Do you think that this will set a precedent for Disney in making their movies more diverse?

I hope so, I would like to think so. I think that what’s nice is that we are starting to see more of the myths busted, the idea of ohh a female lead, then boom Wonder Woman and then boom Beauty and the Beast- thank you! ‘ohh a black cast’? then Black Panther! I think it’s good that we’re seeing that play out because I think that also does something more on a psychological level. Sometimes it’s not as tangible as just the facts of data, it is a feeling of like oh ok I can do this. For example like Black Panther, for black kids there was a time where they could only relate to the white lead for a long time and now it’s like trust me you can do it too, like it’s not actually that hard and you are able to relate. What I loved about that movie was that it was still such a black movie and that’s down to the director Ryan Cougler just running with it which was so important. Before this movie kids were probably thinking being a person of colour and playing the lead is something I can’t do, maybe for that one person out of a million but now it’s actually a viable option if I work really hard.

There’s still a long way to go and for me I definitely had to forge my own lane because I am a bit of a weird being because I’m not like one thing or another, so I’ve had to create my own thing and I went through a lot, being the new girl and then losing out to the more potentially business wise option because for them that would make more sense but now I love and embrace who I am.

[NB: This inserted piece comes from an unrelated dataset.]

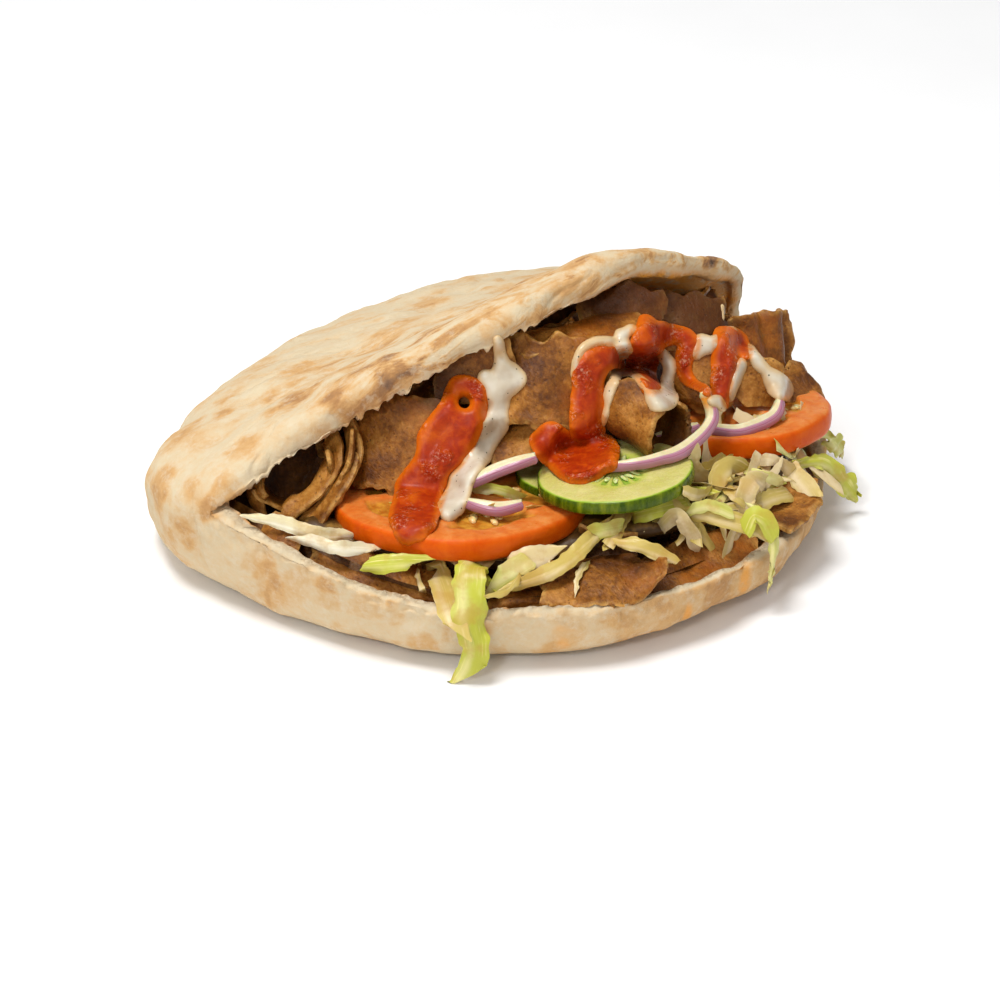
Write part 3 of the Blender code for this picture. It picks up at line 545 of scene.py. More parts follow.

You perform a song in the movie called ‘Speechless’ which I believe will be another great Disney anthem. It ends a very powerful message about refusing to give up and how important it is to fight for what you believe in. How important was it for you to make this song one of the standout tracks of the movie?

First of all, I grew up on gospel music, like Mary Mary, Kirk Franklin so for me this was a bit different because its more musical and I’ve never had vocal training or anything like that. It was a challenge. It was such hard song. When I heard it, I was like WOW! If not for the timing of that song alone.

When we shot that scene It was at a time, especially in the media where women and men had been speaking out about things that had happened to them and I kind of felt the weight of that, I was like you know there are so many before me that have spoken out and it’s not had a positive effect on their life. This idea that we think that people are speaking out to get just to get something out of it, it’s like no that’s not the reason! It’s tough because when you speak out you get that backlash and there are people that have gone before me that have spoken out and have allowed me to feel more protected in my job like how amazing, there are women who had to make sacrifices, like my grandmother.

My family are from Uganda my nan had 10 children and sacrificed so much for them, she was married at 15 and had her first child at 16.  When I look at my nan I think wow, what you gave allows me to do what I’m doing now. So whether its people in the media, women I know or women I just meet who inspire me, all of that is what I took into the room when performing ‘Speechless’, I wanted to give it my all in homage. I didn’t want it to be pretty I wanted it to be raw, I had veins popping out of places I wanted it to be ugly in that sense, because she’s angry and It’s ok to be angry sometimes. I wanted to do the song justice it had to be powerful, strong and thought provoking and I hope I made it just that.